Target Buyer Profile

Best fit for:

  • Large multi-franchise dealer groups (10+ rooftops) that benefit from vendor consolidation and can negotiate enterprise pricing.
  • Dealers already invested in the Cox ecosystem (Autotrader, KBB, vAuto, VinSolutions) who want to deepen integration rather than maintain parallel vendor relationships.
  • Franchise dealers who require strict OEM co-op compliance and want a provider with formal relationships across 20 brands.
  • Dealers who prioritize platform reliability, uptime, and security over design differentiation.
  • Groups that lack in-house digital marketing talent and need full-service managed services at scale.

Consider alternatives if:

  • You are a single-point independent dealer with a limited budget and need transparent, predictable pricing.
  • Your brand positioning depends on a distinctive, design-forward website that stands apart from the templated dealer website aesthetic.
  • You value vendor independence and want to avoid deep integration with any single technology stack.
  • You have strong in-house digital marketing capability and primarily need a platform, not managed services — Dealer.com's value proposition is weighted toward the full-service bundle.
  • You operate a high-end luxury or exotic brand where the standard Dealer.com template language feels misaligned with the clientele.

Verdict

Dealer.com is the industry standard for a reason: it works, it scales, and no competitor can match the data and integration advantages that come from sitting inside the Cox Automotive portfolio. For the large dealer group that wants to consolidate vendors, streamline operations, and access first-party shopping data that no independent agency can touch, Dealer.com is the safest — and often the best — choice.

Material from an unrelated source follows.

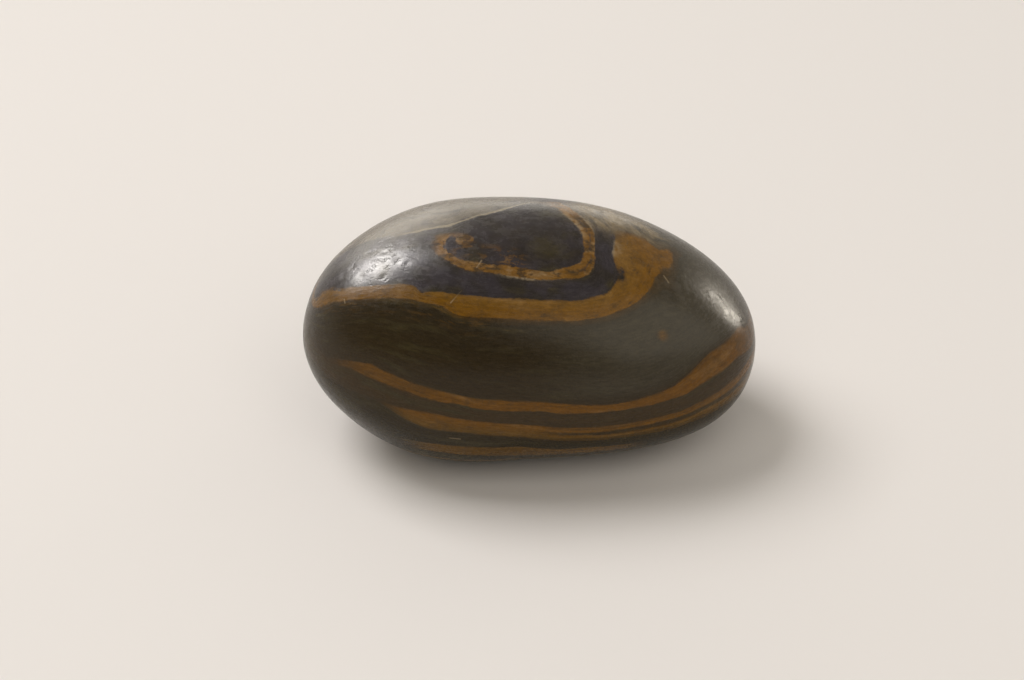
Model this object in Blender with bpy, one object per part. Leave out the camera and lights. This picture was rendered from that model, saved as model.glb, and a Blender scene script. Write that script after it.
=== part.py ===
"""River pebble: one water-worn stone, rounded and polished, at its real size in metres.

Z is up, and the stone lies on its worn flat at Z = 0. X runs along its length: the blunt end is at -X and
the slimmer end at +X. The origin is under the middle of its bounding box.
"""

import math

import bmesh
import bpy
import numpy as np

# Driving dimensions, in metres: the plain rounded block that the swells below are added to.
HALF_LENGTH = 0.02355
HALF_WIDTH = 0.0147
HALF_HEIGHT = 0.0124
SQUARENESS = 2.25  # 2 is a true ellipsoid, and more is fuller towards the corners
TAPER = 0.01  # how much slimmer the +X end is than the middle, as a share
NOSE_DOWN = math.radians(7.9)  # the +X end lies lower than the blunt end

# Broad swells, and worn flats where the height is negative. Each one is a direction from the stone's
# middle, how far it spreads round that direction in radians, and its height in metres.
SWELLS = (
    ((1.00, 0.01, 0.01), 0.38, 0.0007),  # slim end
    ((0.56, 0.48, 0.68), 0.65, 0.00085),  # back shoulder towards the slim end
    ((-0.93, 0.21, 0.31), 0.38, -0.00125),  # flat above the blunt end
    ((-1.00, 0.05, 0.07), 0.38, 0.0007),  # blunt end
    ((-0.77, -0.37, -0.53), 0.62, 0.002),  # full corner under the blunt end
    ((0.74, -0.38, -0.55), 0.90, -0.00115),  # hollow cheek under the slim end
    ((0.92, -0.22, -0.32), 0.38, 0.00055),  # lower lip of the slim end
    ((0.15, -0.95, 0.25), 0.60, -0.0005),  # flatter front
    ((-0.35, 0.92, -0.05), 0.60, 0.0003),  # fuller back
    ((0.55, 0.80, 0.10), 0.50, -0.0005),  # flatter back towards the slim end
)

# The worn flat that the stone lies on.
FLAT_LEVEL = -0.01195  # below the middle of the block
FLAT_ROUNDING = 0.00012  # how softly the underside runs out into the flat
FLAT_TRIM = 0.00003  # levels the last of that curve
LEVEL_ENOUGH = 0.00001  # points this low are all on the flat

BALL_DETAIL = 5  # icosphere subdivisions: 5120 triangles, about 1.3 mm across
IN_ONE_PLANE = math.radians(0.01)  # faces that differ by less than this are joined on the flat

STONE_COLOUR = (0.060, 0.048, 0.034, 1.0)
STONE_ROUGHNESS = 0.3


def rounded_block(ways):
    """Points of the tapered, tilted rounded block in these directions from its middle."""
    halves = np.array((HALF_LENGTH, HALF_WIDTH, HALF_HEIGHT))
    reach = (np.abs(ways / halves) ** SQUARENESS).sum(axis=1) ** (-1 / SQUARENESS)
    points = ways * reach[:, None]
    slimming = 1 - TAPER * points[:, 0] / HALF_LENGTH
    points[:, 1] *= slimming
    points[:, 2] *= slimming
    along, up = points[:, 0].copy(), points[:, 2].copy()
    points[:, 0] = along * math.cos(NOSE_DOWN) + up * math.sin(NOSE_DOWN)
    points[:, 2] = up * math.cos(NOSE_DOWN) - along * math.sin(NOSE_DOWN)
    return points


def add_swells(points):
    """Pushes the surface out or in along the line from the middle."""
    outward = points / np.linalg.norm(points, axis=1)[:, None]
    height = np.zeros(len(points))
    for direction, spread, swell in SWELLS:
        towards = np.array(direction) / np.linalg.norm(direction)
        angle = np.arccos(np.clip(outward @ towards, -1, 1))
        height += swell * np.exp(-((angle / spread) ** 2))
    return points + outward * height[:, None]


def wear_flat(points):
    """Runs the underside out softly into a level flat."""
    above = (points[:, 2] - FLAT_LEVEL) / FLAT_ROUNDING
    softened = FLAT_LEVEL + FLAT_ROUNDING * np.logaddexp(0, above)
    points[:, 2] = np.maximum(softened, FLAT_LEVEL + FLAT_TRIM)
    return points


def stand_on_origin(points):
    """Moves the stone so that the origin is under the middle of its bounding box."""
    low, high = points.min(axis=0), points.max(axis=0)
    middle = (low + high) / 2
    return points - (middle[0], middle[1], low[2])


def stone_material():
    material = bpy.data.materials.new("banded_stone")
    material.use_nodes = True
    shader = material.node_tree.nodes["Principled BSDF"]
    shader.inputs["Base Color"].default_value = STONE_COLOUR
    shader.inputs["Roughness"].default_value = STONE_ROUGHNESS
    shader.inputs["Metallic"].default_value = 0.0
    material.diffuse_color = STONE_COLOUR
    return material


def make_pebble(collection):
    ball = bmesh.new()
    bmesh.ops.create_icosphere(ball, subdivisions=BALL_DETAIL, radius=1.0)
    ways = np.array([vertex.co for vertex in ball.verts])
    ways /= np.linalg.norm(ways, axis=1)[:, None]
    points = stand_on_origin(wear_flat(add_swells(rounded_block(ways))))
    for vertex, point in zip(ball.verts, points):
        vertex.co = point
    bmesh.ops.dissolve_limit(
        ball,
        angle_limit=IN_ONE_PLANE,
        verts=[v for v in ball.verts if v.co.z < LEVEL_ENOUGH],
        edges=[e for e in ball.edges if max(v.co.z for v in e.verts) < LEVEL_ENOUGH],
    )
    mesh = bpy.data.meshes.new("pebble")
    ball.to_mesh(mesh)
    ball.free()
    mesh.shade_smooth()
    mesh.materials.append(stone_material())
    pebble = bpy.data.objects.new("pebble", mesh)
    collection.objects.link(pebble)
    return pebble


def main():
    for old in list(bpy.data.objects):
        bpy.data.objects.remove(old, do_unlink=True)
    collection = bpy.data.collections.new("river_pebble")
    bpy.context.scene.collection.children.link(collection)
    make_pebble(collection)


main()
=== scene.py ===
"""River pebble, dressed: the banded, water-polished stone on a pale studio floor.

Everything is in metres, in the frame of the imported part: Z is up, the stone lies on Z = 0, and X runs
along its length. Lengths that are easier to read in millimetres are written as such and multiplied by MM.
"""

import math
from typing import NamedTuple

import bmesh
import bpy
import numpy as np
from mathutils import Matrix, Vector
from mathutils.noise import noise as noise_at


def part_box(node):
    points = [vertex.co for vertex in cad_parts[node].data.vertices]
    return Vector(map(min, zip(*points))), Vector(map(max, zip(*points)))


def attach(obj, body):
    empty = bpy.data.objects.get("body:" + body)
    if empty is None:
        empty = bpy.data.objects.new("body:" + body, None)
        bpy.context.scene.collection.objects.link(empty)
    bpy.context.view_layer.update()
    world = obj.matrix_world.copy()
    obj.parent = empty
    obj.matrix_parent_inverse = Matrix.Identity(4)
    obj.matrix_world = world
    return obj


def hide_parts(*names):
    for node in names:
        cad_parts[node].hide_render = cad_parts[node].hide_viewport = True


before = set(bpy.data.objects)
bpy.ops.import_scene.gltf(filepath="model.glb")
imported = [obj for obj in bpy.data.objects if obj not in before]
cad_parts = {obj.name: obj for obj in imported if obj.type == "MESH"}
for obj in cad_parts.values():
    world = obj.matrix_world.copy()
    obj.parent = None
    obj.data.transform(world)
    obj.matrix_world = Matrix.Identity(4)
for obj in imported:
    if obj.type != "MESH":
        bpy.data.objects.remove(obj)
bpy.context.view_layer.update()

MM = 0.001

# The plain rounded block that the swells are added to.
HALF_LENGTH = 0.02355
HALF_WIDTH = 0.0147
HALF_HEIGHT = 0.0124
SQUARENESS = 2.25  # 2 is a true ellipsoid, and more is fuller towards the corners
TAPER = 0.01  # how much slimmer the +X end is than the middle, as a share
NOSE_DOWN = math.radians(7.9)  # the +X end lies lower than the blunt end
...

That safety comes at a cost, both financial and strategic. Pricing is opaque. The platform's design language is functional rather than inspiring. And the deeper a dealer integrates into the Cox stack, the harder it becomes to leave — a dynamic that Dealer.com's competitors understand and exploit in every competitive deal.

The most important question a dealer can ask when evaluating Dealer.com is not "Is it good?" — it demonstrably is, at least at the enterprise tier. The question is: "Do I want to build my digital operation inside the Cox Automotive ecosystem, understanding that I am choosing a stack, not just a website provider?" For many dealers, the answer will be yes, because the alternative — stitching together a best-of-breed solution from six different vendors — introduces its own costs and complexities. But it should be a conscious yes, not a default one.

For independent dealers and design-sensitive brands, the competitive landscape offers viable alternatives that trade ecosystem breadth for platform openness, design flexibility, and pricing transparency. Dealer.com is the 500-pound gorilla — arguably 800 pounds, given the Cox Automotive backing — and it moves with the momentum and inertia you would expect from an organization of that size. Knowing when to ride that momentum and when to step aside is the art of the agency selection process.